> Job
Output all the material that follows, exactly as given.

> Source excerpt
**********
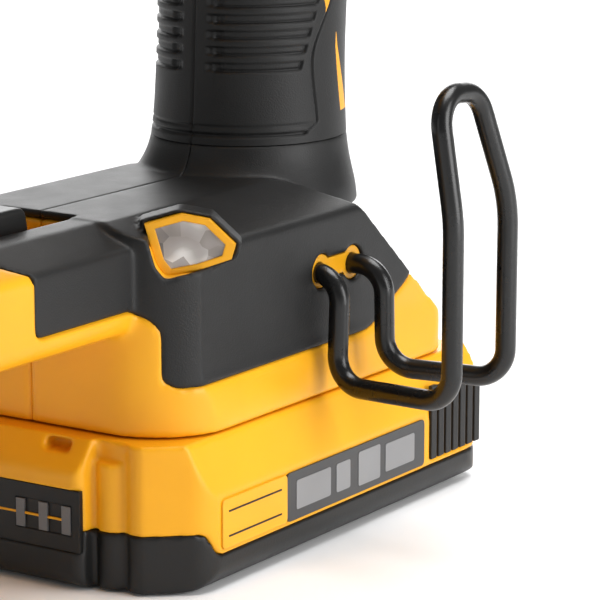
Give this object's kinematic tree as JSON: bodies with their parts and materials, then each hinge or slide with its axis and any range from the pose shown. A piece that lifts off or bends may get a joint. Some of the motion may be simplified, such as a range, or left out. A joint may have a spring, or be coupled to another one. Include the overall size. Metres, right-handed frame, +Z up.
{
  "type": "brad nailer",
  "caption": "Cordless brad nailer with a slide-on battery in its foot, a slim straight magazine, a wire belt hook, lamps on the foot and a flywheel drive in the head.",
  "frame": {"origin": "middle of the underside of the battery that the nailer stands on", "axes": "+Z up along the handle, -Y the way the brads leave, +X the side with the belt hook"},
  "size_m": [0.1049, 0.27, 0.2909],
  "materials": {
    "shell_yellow": "satin moulded plastic",
    "rubber_black": "fine textured overmould",
    "plastic_black": "satin moulded plastic",
    "lens_clear": "clear moulded lens",
    "hook_black": "satin coated wire",
    "steel": "plain steel",
    "alloy": "die cast",
    "magazine_grey": "satin",
    "cell_sleeve": "sleeved cells",
    "brass": "contact metal",
    "board_green": "circuit board",
    "bar_grey": "light pipe",
    "label_grey": "printed film",
    "magnet": "plated"
  },
  "bodies": {
    "housing": {"housing_right": "shell_yellow", "housing_left": "shell_yellow", "foot_overmould_right": "rubber_black", "foot_overmould_left": "rubber_black", "grip_overmould_right": "rubber_black", "grip_overmould_left": "rubber_black", "head_rear_cap": "rubber_black", "worklight_bezels": "shell_yellow", "worklight_lenses": "lens_clear", "housing_screws": "steel", "belt_hook": "hook_black", "hook_sockets": "shell_yellow", "controller_board": "board_green", "terminal_block": "brass", "trigger_switch": "plastic_black", "shaft_bearings": "steel", "stator": "magnet", "motor_covers": "plastic_black", "guide_rods": "steel", "rod_carrier": "alloy", "return_springs": "steel", "bumpers": "rubber_black", "arm_pin": "steel", "solenoid": "plastic_black", "nose_frame": "alloy", "nose_bolts": "steel", "door_hinge": "steel", "magazine_casing": "magazine_grey", "magazine_rails": "steel", "brad_strip": "steel", "magazine_end_cap": "rubber_black"},
    "battery": {"battery_lower_shell": "plastic_black", "battery_upper_shell": "shell_yellow", "battery_cells": "cell_sleeve", "battery_contacts": "brass", "battery_labels": "label_grey", "battery_side_grips": "rubber_black", "gauge_panel": "plastic_black", "gauge_bars": "bar_grey"},
    "gauge_button": {"gauge_button": "plastic_black"},
    "battery_release": {"battery_release": "plastic_black"},
    "mode_selector": {"mode_selector": "plastic_black"},
    "flywheel": {"flywheel": "steel", "rotor_magnets": "magnet", "flywheel_shaft": "steel"},
    "driver": {"driver_profile": "alloy", "driver_blade": "steel"},
    "activation_arm": {"activation_arm": "steel"},
    "pinch_roller": {"pinch_roller": "steel"},
    "plunger": {"solenoid_plunger": "steel"},
    "nose_door": {"nose_door": "steel"},
    "door_latch": {"door_latch": "plastic_black"},
    "contact_trip": {"contact_trip": "steel"},
    "depth_wheel": {"depth_wheel": "plastic_black"},
    "trip_foot": {"trip_foot": "steel", "no_mar_pad": "rubber_black"},
    "pusher": {"magazine_pusher": "plastic_black"},
    "trigger": {"trigger": "plastic_black"},
    "lock_off": {"lock_off_button": "shell_yellow"},
    "stall_lever": {"stall_release_lever": "plastic_black"}
  },
  "joints": [
    {"name": "battery_slide", "type": "slide", "parent": "housing", "child": "battery", "axis": [0, 1, 0], "range_m": [0, 0.12]},
    {"name": "gauge_press", "type": "slide", "parent": "battery", "child": "gauge_button", "axis": [0, 1, 0], "range_m": [0, 0.001], "stiffness_N_per_m": 1500, "springref_m": -0.0005},
    {"name": "release_press", "type": "slide", "parent": "battery", "child": "battery_release", "axis": [0, 0, -1], "range_m": [0, 0.003], "stiffness_N_per_m": 1500, "springref_m": -0.0015},
    {"name": "mode_slide", "type": "slide", "parent": "housing", "child": "mode_selector", "axis": [0, -1, 0], "range_m": [0, 0.006]},
    {"name": "flywheel_spin", "type": "hinge", "parent": "housing", "child": "flywheel", "pos_m": [0, -0.044, 0.222], "axis": [1, 0, 0], "continuous": true},
    {"name": "driver_stroke", "type": "slide", "parent": "housing", "child": "driver", "axis": [0, -1, 0], "range_m": [0, 0.066], "stiffness_N_per_m": 180, "springref_m": -0.02, "deforming": ["return_springs"]},
    {"name": "arm_swing", "type": "hinge", "parent": "housing", "child": "activation_arm", "pos_m": [0, -0.003, 0.268], "axis": [1, 0, 0], "range_deg": [0, 4.4], "stiffness_Nm_per_rad": 0.6, "springref_deg": -6.88},
    {"name": "roller_spin", "type": "hinge", "parent": "activation_arm", "child": "pinch_roller", "pos_m": [0, -0.044, 0.2644], "axis": [1, 0, 0], "continuous": true},
    {"name": "plunger_slide", "type": "slide", "parent": "housing", "child": "plunger", "axis": [0, -1, 0], "range_m": [0, 0.0015]},
    {"name": "nose_door_swing", "type": "hinge", "parent": "housing", "child": "nose_door", "pos_m": [0, -0.117, 0.2656], "axis": [-1, 0, 0], "range_deg": [0, 100]},
    {"name": "door_latch_swing", "type": "hinge", "parent": "nose_door", "child": "door_latch", "pos_m": [0, -0.1485, 0.2685], "axis": [-1, 0, 0], "range_deg": [0, 60]},
    {"name": "trip_press", "type": "slide", "parent": "housing", "child": "contact_trip", "axis": [0, 1, 0], "range_m": [0, 0.006], "stiffness_N_per_m": 600, "springref_m": -0.004},
    {"name": "depth_turn", "type": "hinge", "parent": "contact_trip", "child": "depth_wheel", "pos_m": [-0.0212, -0.136, 0.2475], "axis": [0, 1, 0], "range_deg": [-180, 180]},
    {"name": "depth_slide", "type": "slide", "parent": "contact_trip", "child": "trip_foot", "axis": [0, 1, 0], "range_m": [-0.0016, 0.0016]},
    {"name": "pusher_slide", "type": "slide", "parent": "housing", "child": "pusher", "axis": [0, 0, -1], "range_m": [0, 0.07], "stiffness_N_per_m": 40, "springref_m": -0.1},
    {"name": "trigger_pull", "type": "slide", "parent": "housing", "child": "trigger", "axis": [0, 1, 0], "range_m": [0, 0.006], "stiffness_N_per_m": 1200, "springref_m": -0.003},
    {"name": "lock_off_push", "type": "slide", "parent": "housing", "child": "lock_off", "axis": [1, 0, 0], "range_m": [0, 0.004]},
    {"name": "stall_lever_lift", "type": "hinge", "parent": "housing", "child": "stall_lever", "pos_m": [0, 0.036, 0.284], "axis": [-1, 0, 0], "range_deg": [0, 60]}
  ],
  "couplings": [
    {"joint": "plunger_slide", "follows": "arm_swing", "m_per_rad": 0.0195},
    {"joint": "depth_turn", "follows": "depth_slide", "rad_per_m": 1960}
  ]
}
**********
> Correct result
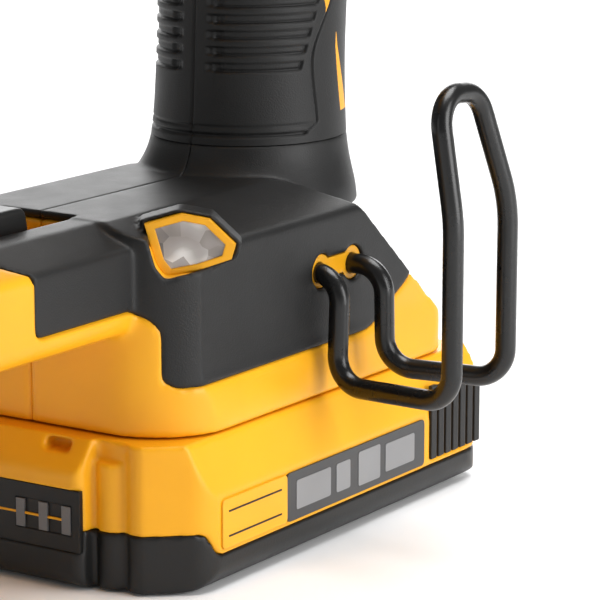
Give this object's kinematic tree as JSON: bodies with their parts and materials, then each hinge or slide with its axis and any range from the pose shown. A piece that lifts off or bends may get a joint. Some of the motion may be simplified, such as a range, or left out. A joint may have a spring, or be coupled to another one. Include the overall size. Metres, right-handed frame, +Z up.
{
  "type": "brad nailer",
  "caption": "Cordless brad nailer with a slide-on battery in its foot, a slim straight magazine, a wire belt hook, lamps on the foot and a flywheel drive in the head.",
  "frame": {"origin": "middle of the underside of the battery that the nailer stands on", "axes": "+Z up along the handle, -Y the way the brads leave, +X the side with the belt hook"},
  "size_m": [0.1049, 0.27, 0.2909],
  "materials": {
    "shell_yellow": "satin moulded plastic",
    "rubber_black": "fine textured overmould",
    "plastic_black": "satin moulded plastic",
    "lens_clear": "clear moulded lens",
    "hook_black": "satin coated wire",
    "steel": "plain steel",
    "alloy": "die cast",
    "magazine_grey": "satin",
    "cell_sleeve": "sleeved cells",
    "brass": "contact metal",
    "board_green": "circuit board",
    "bar_grey": "light pipe",
    "label_grey": "printed film",
    "magnet": "plated"
  },
  "bodies": {
    "housing": {"housing_right": "shell_yellow", "housing_left": "shell_yellow", "foot_overmould_right": "rubber_black", "foot_overmould_left": "rubber_black", "grip_overmould_right": "rubber_black", "grip_overmould_left": "rubber_black", "head_rear_cap": "rubber_black", "worklight_bezels": "shell_yellow", "worklight_lenses": "lens_clear", "housing_screws": "steel", "belt_hook": "hook_black", "hook_sockets": "shell_yellow", "controller_board": "board_green", "terminal_block": "brass", "trigger_switch": "plastic_black", "shaft_bearings": "steel", "stator": "magnet", "motor_covers": "plastic_black", "guide_rods": "steel", "rod_carrier": "alloy", "return_springs": "steel", "bumpers": "rubber_black", "arm_pin": "steel", "solenoid": "plastic_black", "nose_frame": "alloy", "nose_bolts": "steel", "door_hinge": "steel", "magazine_casing": "magazine_grey", "magazine_rails": "steel", "brad_strip": "steel", "magazine_end_cap": "rubber_black"},
    "battery": {"battery_lower_shell": "plastic_black", "battery_upper_shell": "shell_yellow", "battery_cells": "cell_sleeve", "battery_contacts": "brass", "battery_labels": "label_grey", "battery_side_grips": "rubber_black", "gauge_panel": "plastic_black", "gauge_bars": "bar_grey"},
    "gauge_button": {"gauge_button": "plastic_black"},
    "battery_release": {"battery_release": "plastic_black"},
    "mode_selector": {"mode_selector": "plastic_black"},
    "flywheel": {"flywheel": "steel", "rotor_magnets": "magnet", "flywheel_shaft": "steel"},
    "driver": {"driver_profile": "alloy", "driver_blade": "steel"},
    "activation_arm": {"activation_arm": "steel"},
    "pinch_roller": {"pinch_roller": "steel"},
    "plunger": {"solenoid_plunger": "steel"},
    "nose_door": {"nose_door": "steel"},
    "door_latch": {"door_latch": "plastic_black"},
    "contact_trip": {"contact_trip": "steel"},
    "depth_wheel": {"depth_wheel": "plastic_black"},
    "trip_foot": {"trip_foot": "steel", "no_mar_pad": "rubber_black"},
    "pusher": {"magazine_pusher": "plastic_black"},
    "trigger": {"trigger": "plastic_black"},
    "lock_off": {"lock_off_button": "shell_yellow"},
    "stall_lever": {"stall_release_lever": "plastic_black"}
  },
  "joints": [
    {"name": "battery_slide", "type": "slide", "parent": "housing", "child": "battery", "axis": [0, 1, 0], "range_m": [0, 0.12]},
    {"name": "gauge_press", "type": "slide", "parent": "battery", "child": "gauge_button", "axis": [0, 1, 0], "range_m": [0, 0.001], "stiffness_N_per_m": 1500, "springref_m": -0.0005},
    {"name": "release_press", "type": "slide", "parent": "battery", "child": "battery_release", "axis": [0, 0, -1], "range_m": [0, 0.003], "stiffness_N_per_m": 1500, "springref_m": -0.0015},
    {"name": "mode_slide", "type": "slide", "parent": "housing", "child": "mode_selector", "axis": [0, -1, 0], "range_m": [0, 0.006]},
    {"name": "flywheel_spin", "type": "hinge", "parent": "housing", "child": "flywheel", "pos_m": [0, -0.044, 0.222], "axis": [1, 0, 0], "continuous": true},
    {"name": "driver_stroke", "type": "slide", "parent": "housing", "child": "driver", "axis": [0, -1, 0], "range_m": [0, 0.066], "stiffness_N_per_m": 180, "springref_m": -0.02, "deforming": ["return_springs"]},
    {"name": "arm_swing", "type": "hinge", "parent": "housing", "child": "activation_arm", "pos_m": [0, -0.003, 0.268], "axis": [1, 0, 0], "range_deg": [0, 4.4], "stiffness_Nm_per_rad": 0.6, "springref_deg": -6.88},
    {"name": "roller_spin", "type": "hinge", "parent": "activation_arm", "child": "pinch_roller", "pos_m": [0, -0.044, 0.2644], "axis": [1, 0, 0], "continuous": true},
    {"name": "plunger_slide", "type": "slide", "parent": "housing", "child": "plunger", "axis": [0, -1, 0], "range_m": [0, 0.0015]},
    {"name": "nose_door_swing", "type": "hinge", "parent": "housing", "child": "nose_door", "pos_m": [0, -0.117, 0.2656], "axis": [-1, 0, 0], "range_deg": [0, 100]},
    {"name": "door_latch_swing", "type": "hinge", "parent": "nose_door", "child": "door_latch", "pos_m": [0, -0.1485, 0.2685], "axis": [-1, 0, 0], "range_deg": [0, 60]},
    {"name": "trip_press", "type": "slide", "parent": "housing", "child": "contact_trip", "axis": [0, 1, 0], "range_m": [0, 0.006], "stiffness_N_per_m": 600, "springref_m": -0.004},
    {"name": "depth_turn", "type": "hinge", "parent": "contact_trip", "child": "depth_wheel", "pos_m": [-0.0212, -0.136, 0.2475], "axis": [0, 1, 0], "range_deg": [-180, 180]},
    {"name": "depth_slide", "type": "slide", "parent": "contact_trip", "child": "trip_foot", "axis": [0, 1, 0], "range_m": [-0.0016, 0.0016]},
    {"name": "pusher_slide", "type": "slide", "parent": "housing", "child": "pusher", "axis": [0, 0, -1], "range_m": [0, 0.07], "stiffness_N_per_m": 40, "springref_m": -0.1},
    {"name": "trigger_pull", "type": "slide", "parent": "housing", "child": "trigger", "axis": [0, 1, 0], "range_m": [0, 0.006], "stiffness_N_per_m": 1200, "springref_m": -0.003},
    {"name": "lock_off_push", "type": "slide", "parent": "housing", "child": "lock_off", "axis": [1, 0, 0], "range_m": [0, 0.004]},
    {"name": "stall_lever_lift", "type": "hinge", "parent": "housing", "child": "stall_lever", "pos_m": [0, 0.036, 0.284], "axis": [-1, 0, 0], "range_deg": [0, 60]}
  ],
  "couplings": [
    {"joint": "plunger_slide", "follows": "arm_swing", "m_per_rad": 0.0195},
    {"joint": "depth_turn", "follows": "depth_slide", "rad_per_m": 1960}
  ]
}